WHAT THE EXERCISE ASKS
Set down exactly the lines from the one with "for name, shape" to the one with "record = json.load(file)", both included, and no line outside that range.

--- BEGIN INPUT FOR THIS TASK ---

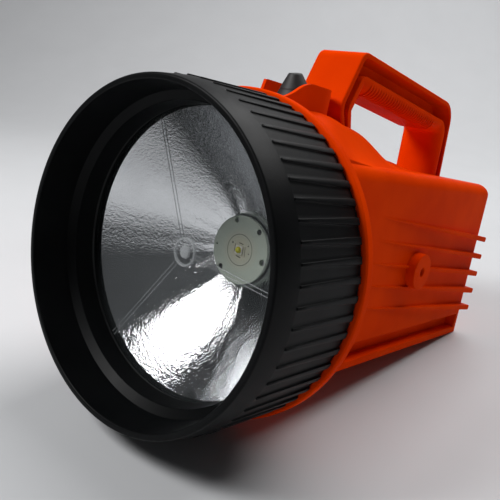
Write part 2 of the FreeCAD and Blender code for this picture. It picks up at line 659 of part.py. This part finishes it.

--- END INPUT FOR THIS TASK ---
--- BEGIN INPUT FOR THIS TASK ---

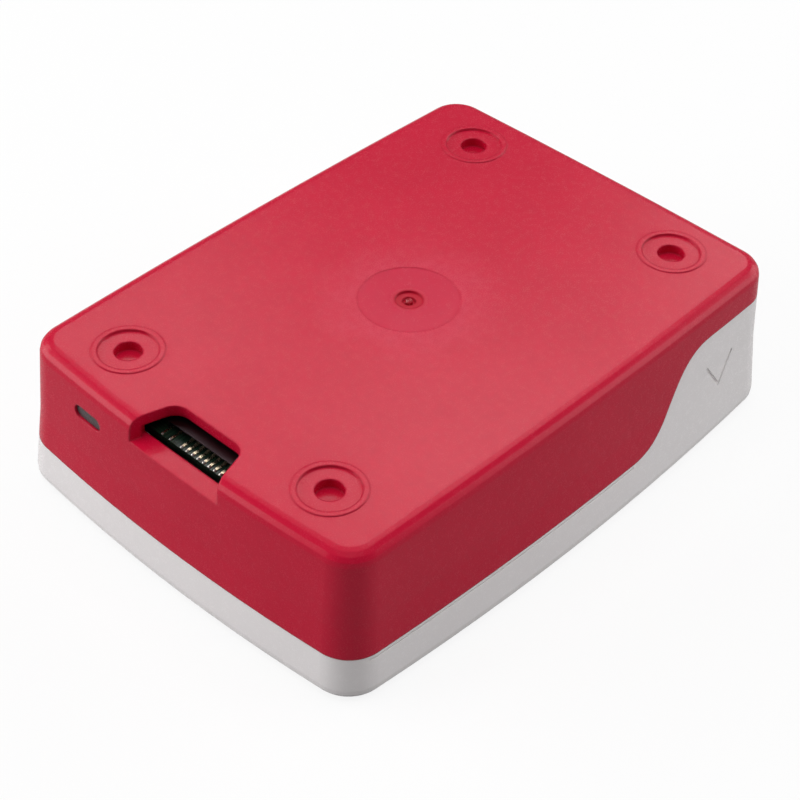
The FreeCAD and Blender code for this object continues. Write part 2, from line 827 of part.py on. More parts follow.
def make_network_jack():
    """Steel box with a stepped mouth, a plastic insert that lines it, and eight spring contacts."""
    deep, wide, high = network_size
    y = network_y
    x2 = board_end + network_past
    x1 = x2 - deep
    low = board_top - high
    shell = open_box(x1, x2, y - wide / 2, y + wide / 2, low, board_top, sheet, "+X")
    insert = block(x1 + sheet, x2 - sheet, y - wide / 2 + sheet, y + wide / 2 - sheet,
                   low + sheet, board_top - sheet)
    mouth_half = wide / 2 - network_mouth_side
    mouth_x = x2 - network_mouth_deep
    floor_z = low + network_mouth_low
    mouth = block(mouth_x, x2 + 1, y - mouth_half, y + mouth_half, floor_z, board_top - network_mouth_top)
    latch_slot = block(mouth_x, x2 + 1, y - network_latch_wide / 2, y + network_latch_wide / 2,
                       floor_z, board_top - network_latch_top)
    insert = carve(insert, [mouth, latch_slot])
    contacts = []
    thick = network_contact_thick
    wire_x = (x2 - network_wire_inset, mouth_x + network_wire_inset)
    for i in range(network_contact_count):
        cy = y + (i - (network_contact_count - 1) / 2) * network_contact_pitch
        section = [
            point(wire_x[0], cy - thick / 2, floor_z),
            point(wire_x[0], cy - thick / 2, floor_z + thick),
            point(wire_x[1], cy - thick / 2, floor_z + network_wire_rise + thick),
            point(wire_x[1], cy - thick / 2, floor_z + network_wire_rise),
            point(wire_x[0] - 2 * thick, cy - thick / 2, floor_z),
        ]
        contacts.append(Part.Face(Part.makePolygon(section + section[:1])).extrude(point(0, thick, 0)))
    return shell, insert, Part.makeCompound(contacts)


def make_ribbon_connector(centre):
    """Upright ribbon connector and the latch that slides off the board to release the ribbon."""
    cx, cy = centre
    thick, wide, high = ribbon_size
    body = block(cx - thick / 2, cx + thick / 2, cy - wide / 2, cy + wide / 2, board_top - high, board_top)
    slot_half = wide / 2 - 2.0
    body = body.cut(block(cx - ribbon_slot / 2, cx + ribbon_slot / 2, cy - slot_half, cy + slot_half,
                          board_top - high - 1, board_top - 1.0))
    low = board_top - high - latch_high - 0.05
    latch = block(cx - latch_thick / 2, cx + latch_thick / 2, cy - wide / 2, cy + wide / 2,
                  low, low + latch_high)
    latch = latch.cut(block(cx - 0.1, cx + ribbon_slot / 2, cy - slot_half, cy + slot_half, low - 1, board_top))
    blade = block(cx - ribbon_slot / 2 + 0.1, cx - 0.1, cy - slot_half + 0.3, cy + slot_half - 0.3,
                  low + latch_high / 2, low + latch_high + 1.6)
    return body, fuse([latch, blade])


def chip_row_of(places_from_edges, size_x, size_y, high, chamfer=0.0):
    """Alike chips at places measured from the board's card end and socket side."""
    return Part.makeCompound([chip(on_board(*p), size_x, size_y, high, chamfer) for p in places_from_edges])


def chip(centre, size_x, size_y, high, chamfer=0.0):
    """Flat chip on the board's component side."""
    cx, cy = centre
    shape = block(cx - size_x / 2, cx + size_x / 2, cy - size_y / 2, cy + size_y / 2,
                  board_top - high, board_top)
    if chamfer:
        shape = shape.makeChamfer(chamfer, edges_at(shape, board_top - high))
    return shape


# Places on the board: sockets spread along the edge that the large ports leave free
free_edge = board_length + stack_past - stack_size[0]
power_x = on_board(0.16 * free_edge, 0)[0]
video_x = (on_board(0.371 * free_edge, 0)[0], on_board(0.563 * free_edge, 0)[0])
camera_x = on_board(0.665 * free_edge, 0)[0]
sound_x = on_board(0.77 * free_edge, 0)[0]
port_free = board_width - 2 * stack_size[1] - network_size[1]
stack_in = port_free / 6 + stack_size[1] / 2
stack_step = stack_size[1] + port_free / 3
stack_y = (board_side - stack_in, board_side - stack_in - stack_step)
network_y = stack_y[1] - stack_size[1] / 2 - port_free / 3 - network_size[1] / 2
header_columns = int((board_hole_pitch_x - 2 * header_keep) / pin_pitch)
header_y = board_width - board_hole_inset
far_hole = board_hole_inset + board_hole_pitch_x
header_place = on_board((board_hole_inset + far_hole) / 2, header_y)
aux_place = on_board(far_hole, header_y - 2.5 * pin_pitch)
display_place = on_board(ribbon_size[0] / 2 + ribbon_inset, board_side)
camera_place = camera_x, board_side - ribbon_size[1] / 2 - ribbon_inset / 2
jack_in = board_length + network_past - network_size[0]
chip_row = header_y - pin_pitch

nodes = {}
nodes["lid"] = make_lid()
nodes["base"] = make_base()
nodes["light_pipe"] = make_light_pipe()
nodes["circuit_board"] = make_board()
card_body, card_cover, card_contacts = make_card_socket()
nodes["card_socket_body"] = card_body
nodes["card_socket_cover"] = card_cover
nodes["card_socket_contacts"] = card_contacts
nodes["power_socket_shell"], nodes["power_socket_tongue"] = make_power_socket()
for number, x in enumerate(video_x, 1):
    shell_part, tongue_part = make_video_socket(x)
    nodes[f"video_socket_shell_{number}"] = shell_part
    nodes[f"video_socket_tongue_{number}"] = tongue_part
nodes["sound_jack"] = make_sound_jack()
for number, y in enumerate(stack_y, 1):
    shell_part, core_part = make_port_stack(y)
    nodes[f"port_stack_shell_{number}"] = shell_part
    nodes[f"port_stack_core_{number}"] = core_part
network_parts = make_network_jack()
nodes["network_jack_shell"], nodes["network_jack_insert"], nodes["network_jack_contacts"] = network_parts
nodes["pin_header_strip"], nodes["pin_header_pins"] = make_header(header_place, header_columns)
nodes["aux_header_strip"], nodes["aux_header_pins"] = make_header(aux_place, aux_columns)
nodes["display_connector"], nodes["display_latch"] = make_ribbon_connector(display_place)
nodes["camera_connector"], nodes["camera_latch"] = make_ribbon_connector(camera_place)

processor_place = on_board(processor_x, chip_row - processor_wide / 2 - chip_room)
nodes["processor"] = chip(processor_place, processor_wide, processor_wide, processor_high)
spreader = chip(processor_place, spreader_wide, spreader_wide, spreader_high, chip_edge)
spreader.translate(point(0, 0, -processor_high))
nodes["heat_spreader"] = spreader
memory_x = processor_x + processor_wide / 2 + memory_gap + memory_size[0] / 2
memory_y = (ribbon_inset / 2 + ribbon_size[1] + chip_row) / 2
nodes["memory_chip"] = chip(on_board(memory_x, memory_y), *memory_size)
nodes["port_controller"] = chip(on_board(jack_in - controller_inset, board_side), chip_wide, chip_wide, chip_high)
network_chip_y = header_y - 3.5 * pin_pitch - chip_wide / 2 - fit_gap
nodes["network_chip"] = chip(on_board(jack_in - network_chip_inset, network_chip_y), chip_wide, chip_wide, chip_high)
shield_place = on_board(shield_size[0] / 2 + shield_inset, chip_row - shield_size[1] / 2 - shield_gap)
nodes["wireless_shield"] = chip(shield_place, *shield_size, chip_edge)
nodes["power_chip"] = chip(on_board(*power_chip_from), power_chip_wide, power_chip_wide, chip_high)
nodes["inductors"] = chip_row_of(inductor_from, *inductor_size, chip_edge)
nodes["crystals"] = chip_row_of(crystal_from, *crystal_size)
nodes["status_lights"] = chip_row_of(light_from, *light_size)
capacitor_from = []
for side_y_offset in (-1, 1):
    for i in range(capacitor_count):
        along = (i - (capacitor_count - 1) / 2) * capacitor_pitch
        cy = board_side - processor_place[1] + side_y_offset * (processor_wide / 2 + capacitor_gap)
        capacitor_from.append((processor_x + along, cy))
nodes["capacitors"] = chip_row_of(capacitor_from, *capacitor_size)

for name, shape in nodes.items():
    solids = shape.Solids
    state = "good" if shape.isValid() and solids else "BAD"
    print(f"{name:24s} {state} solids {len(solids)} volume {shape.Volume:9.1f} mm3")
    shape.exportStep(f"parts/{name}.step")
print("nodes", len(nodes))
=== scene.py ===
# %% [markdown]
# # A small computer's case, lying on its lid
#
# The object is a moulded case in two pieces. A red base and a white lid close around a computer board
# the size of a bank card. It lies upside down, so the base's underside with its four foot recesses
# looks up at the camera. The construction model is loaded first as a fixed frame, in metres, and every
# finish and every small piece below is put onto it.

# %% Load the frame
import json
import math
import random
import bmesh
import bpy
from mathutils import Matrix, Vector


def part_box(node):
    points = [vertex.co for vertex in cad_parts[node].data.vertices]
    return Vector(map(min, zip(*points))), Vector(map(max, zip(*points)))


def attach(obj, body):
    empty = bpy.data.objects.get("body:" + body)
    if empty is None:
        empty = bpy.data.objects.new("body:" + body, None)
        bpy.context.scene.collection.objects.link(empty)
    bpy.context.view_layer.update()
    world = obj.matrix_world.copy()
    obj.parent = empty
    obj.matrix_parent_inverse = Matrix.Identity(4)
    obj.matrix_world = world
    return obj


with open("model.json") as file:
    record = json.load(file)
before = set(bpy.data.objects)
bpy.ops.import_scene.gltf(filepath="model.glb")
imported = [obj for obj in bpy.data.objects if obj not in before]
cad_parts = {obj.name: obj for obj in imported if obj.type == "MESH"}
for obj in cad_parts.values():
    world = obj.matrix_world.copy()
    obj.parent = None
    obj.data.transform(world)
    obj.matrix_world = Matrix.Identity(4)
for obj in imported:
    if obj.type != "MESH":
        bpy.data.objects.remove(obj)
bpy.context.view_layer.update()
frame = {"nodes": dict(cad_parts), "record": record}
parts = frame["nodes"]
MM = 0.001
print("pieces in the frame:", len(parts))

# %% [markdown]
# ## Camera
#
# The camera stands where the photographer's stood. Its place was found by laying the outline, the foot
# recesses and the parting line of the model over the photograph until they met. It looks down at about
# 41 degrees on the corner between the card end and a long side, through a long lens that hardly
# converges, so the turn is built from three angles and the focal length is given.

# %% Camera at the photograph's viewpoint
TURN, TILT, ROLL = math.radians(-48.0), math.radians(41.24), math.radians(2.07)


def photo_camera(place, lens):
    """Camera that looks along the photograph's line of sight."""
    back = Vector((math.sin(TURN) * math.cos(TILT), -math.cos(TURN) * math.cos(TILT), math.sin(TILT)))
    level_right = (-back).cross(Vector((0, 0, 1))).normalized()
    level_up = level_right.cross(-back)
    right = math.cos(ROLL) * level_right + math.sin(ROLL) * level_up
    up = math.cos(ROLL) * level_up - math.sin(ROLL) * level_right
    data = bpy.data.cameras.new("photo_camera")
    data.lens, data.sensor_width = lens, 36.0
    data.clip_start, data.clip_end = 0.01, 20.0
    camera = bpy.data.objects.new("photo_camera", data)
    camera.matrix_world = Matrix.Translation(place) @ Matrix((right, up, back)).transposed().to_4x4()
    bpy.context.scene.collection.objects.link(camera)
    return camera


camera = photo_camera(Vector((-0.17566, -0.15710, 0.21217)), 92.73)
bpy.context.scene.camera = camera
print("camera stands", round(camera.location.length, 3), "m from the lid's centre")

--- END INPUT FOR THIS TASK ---

THE SOLUTION
for name, shape in nodes.items():
    solids = shape.Solids
    state = "good" if shape.isValid() and solids else "BAD"
    print(f"{name:24s} {state} solids {len(solids)} volume {shape.Volume:9.1f} mm3")
    shape.exportStep(f"parts/{name}.step")
print("nodes", len(nodes))
=== scene.py ===
# %% [markdown]
# # A small computer's case, lying on its lid
#
# The object is a moulded case in two pieces. A red base and a white lid close around a computer board
# the size of a bank card. It lies upside down, so the base's underside with its four foot recesses
# looks up at the camera. The construction model is loaded first as a fixed frame, in metres, and every
# finish and every small piece below is put onto it.

# %% Load the frame
import json
import math
import random
import bmesh
import bpy
from mathutils import Matrix, Vector


def part_box(node):
    points = [vertex.co for vertex in cad_parts[node].data.vertices]
    return Vector(map(min, zip(*points))), Vector(map(max, zip(*points)))


def attach(obj, body):
    empty = bpy.data.objects.get("body:" + body)
    if empty is None:
        empty = bpy.data.objects.new("body:" + body, None)
        bpy.context.scene.collection.objects.link(empty)
    bpy.context.view_layer.update()
    world = obj.matrix_world.copy()
    obj.parent = empty
    obj.matrix_parent_inverse = Matrix.Identity(4)
    obj.matrix_world = world
    return obj


with open("model.json") as file:
    record = json.load(file)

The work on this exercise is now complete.